Zuerst geht’s mit dem Motorrad an Chabarowsk vorbei nach Vanino. Kostya ist anfangs etwas beleidigt, dass ich nicht bei ihm vorbei schaue, aber ich will die nächste Fähre nach Hokkaido erwischen. Dazu muss ich aber auch erst mal nach Sachalin und will nicht unnötig Zeit verlieren. Und was macht Kostya? Er schickt nen Freund voraus, der mich knapp 200 km hinter Chabarowsk an der Abzweigung nach Vanino abfängt und mir eine Telefonnummer eines weiteren Freundes in Vanino gibt. SMS hätte es zwar auch getan, aber das wäre nicht russisch genug. Das war wie aus nem schlechten Film: Mitten im Nirgendwo, wartet verlassen ein Typ von nem Bär an einer Kreuzung und spricht einen an: „Bist Du Christian von Vladivostok nach Vanino?“ Und dann drückt er mir sein Handy in die Hand, mit dem Hinweis: „Nummer Freund Vanino“. Das stand dann auf dem Display. Dann noch die Info, dass für die schlechte Strecke von 350 km mindestens fünf Stunden einzuplanen sind. Fünf Stunden ist die Zeit, die er braucht, wenn er Gas gibt. Ok, dann wäre es kurz nach elf…nachts. Da wollte ich nicht unbedingt mehr fahren, aber der Freund weiß bereits Bescheid über mein spätes Kommen. Das soll wohl meine längste Tagesetappe bislang werden von knapp 1.300 km, davon 300 km Offroad (wenn auch nur „soft“, aber großteils im Dunkeln). Na, Dankeschön. Das ist wieder eine dieser Aktionen, bei denen ich ernsthaft überlege, mir die Freundschaft zu kündigen. Allerdings hab ich grad keine Zeit für Diskussionen und fahre weiter, ohne auch nur ein weiteres Wort mit mir zu reden. Ist auch nicht nötig, mein iPhone beschallt mich u.a. mit den Beatsteaks „Hail to the freaks“. Passt. 😉 Die Strecke ist landschaftlich wirklich grandios, aber all zu sehr kann ich’s nicht genießen, da sie doch einige Konzentration abverlangt.
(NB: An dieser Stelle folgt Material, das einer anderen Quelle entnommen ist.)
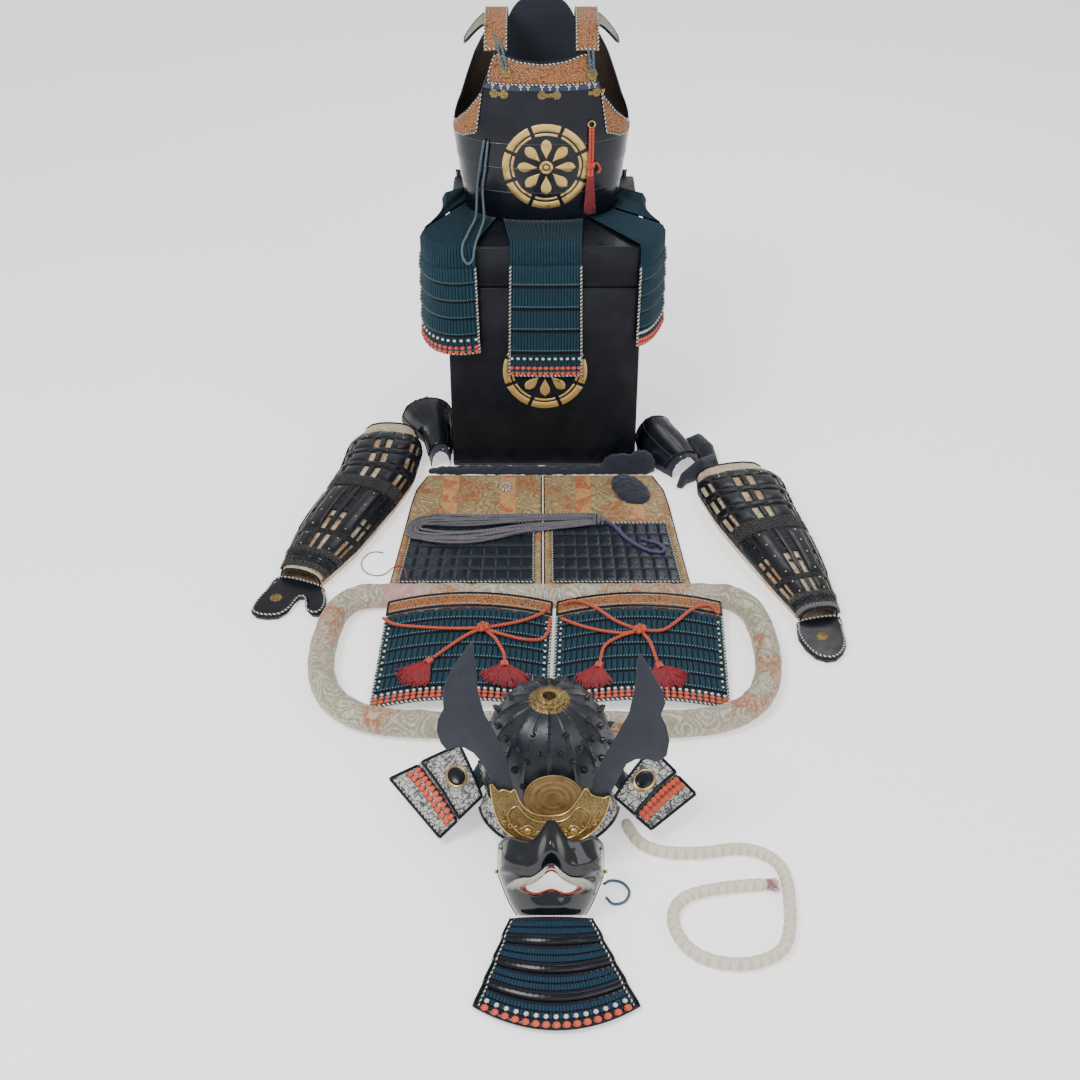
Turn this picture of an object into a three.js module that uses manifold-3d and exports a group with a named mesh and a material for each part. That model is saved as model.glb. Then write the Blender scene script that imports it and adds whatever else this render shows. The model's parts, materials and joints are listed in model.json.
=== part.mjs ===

Großteils eine reine Baustelle, da sie geteert werden soll. Irgendwann. Dann verließ mich die Sonne und weiter ging’s durch die Nacht.
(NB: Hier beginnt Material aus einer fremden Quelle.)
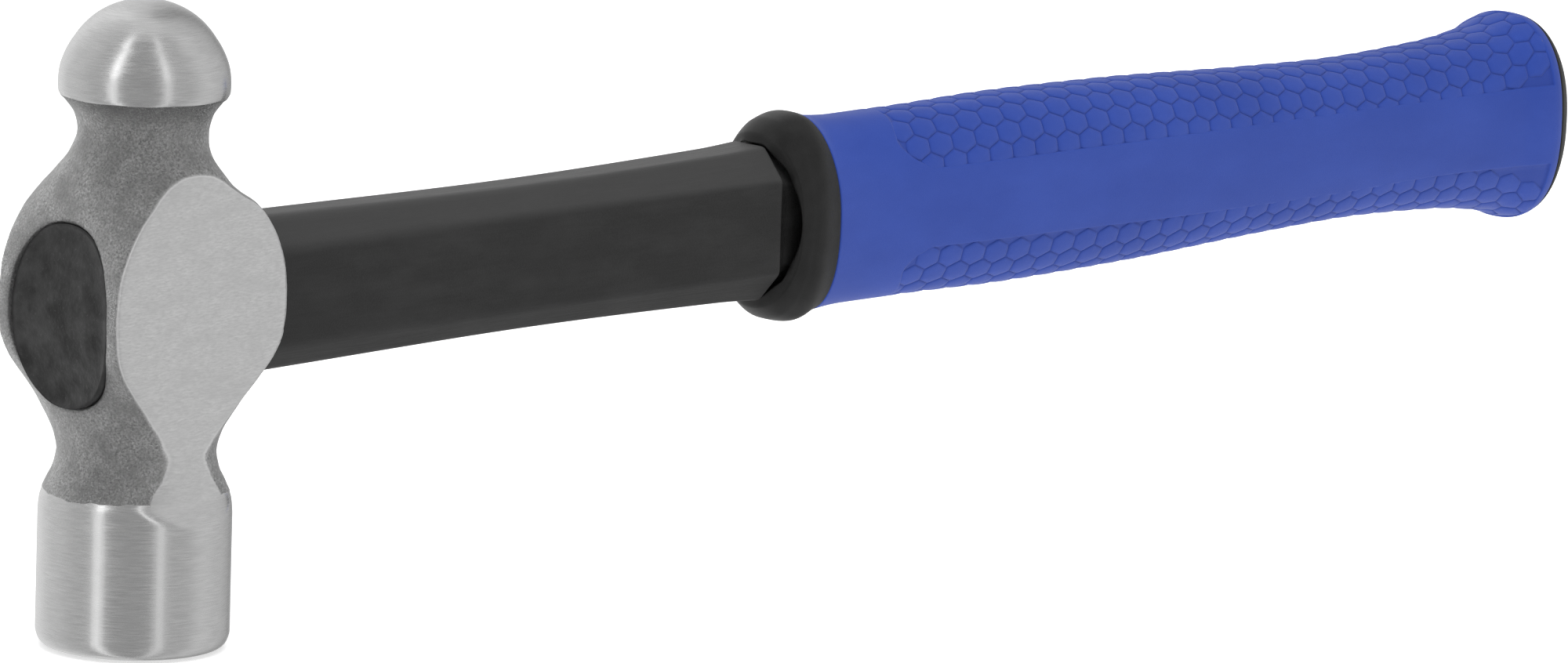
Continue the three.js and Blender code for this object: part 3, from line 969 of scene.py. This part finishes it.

Die fünf Stunden kann ich nicht ganz einhalten. Zehn Minuten brauche ich länger. Wohl zu lang, denn Kostyas Freund geht nicht ans Telefon. War klar. Ok, dann halt ein Hotel. Dort wissen sie bestimmt, wann die nächste Fähre geht. Um 6:00 Uhr morgens!? Ich soll sofort zum Hafen, denn das Ticket muss ich vor Abfahrt kaufen. Schlaf! Ach, süßer Schlaf! Wie gern würde ich jetzt schlafen…aber jemand, mit dem ich nicht mehr rede, hatte ja ne ach so geniale Idee. Hilft nix. Passierschein beantragen, in den Hafen, zur Fähre und hoffen, dass ich jemanden finde, der mich versteht. Andrey. Wer sagt’s denn?! Ein russischer Motorradfahrer, der mit seiner Freundin, Maria, ebenfalls nach Sachalin möchte, hört das Brummeln meines Motorrads und steht extra auf, um nachzusehen.
Es geht zum Ticketschalter, raus aus dem Hafen zum Geldautomaten, da die Preise deutlich höher sind, als im Internet berichtet und keine Kartenzahlung möglich ist, Diskussion mit der Security (sie wollen Geld…Security…soso), wieder in den Hafen, Ticketschalter, Warteraum. Es ist 3:00 Uhr. Wann die Fähre tatsächlich ablegt, kann keiner genau sagen: Morgens. Erstmal hinlegen. Um 6:00 Uhr raus und warten. Letztlich wird es 10:00 Uhr.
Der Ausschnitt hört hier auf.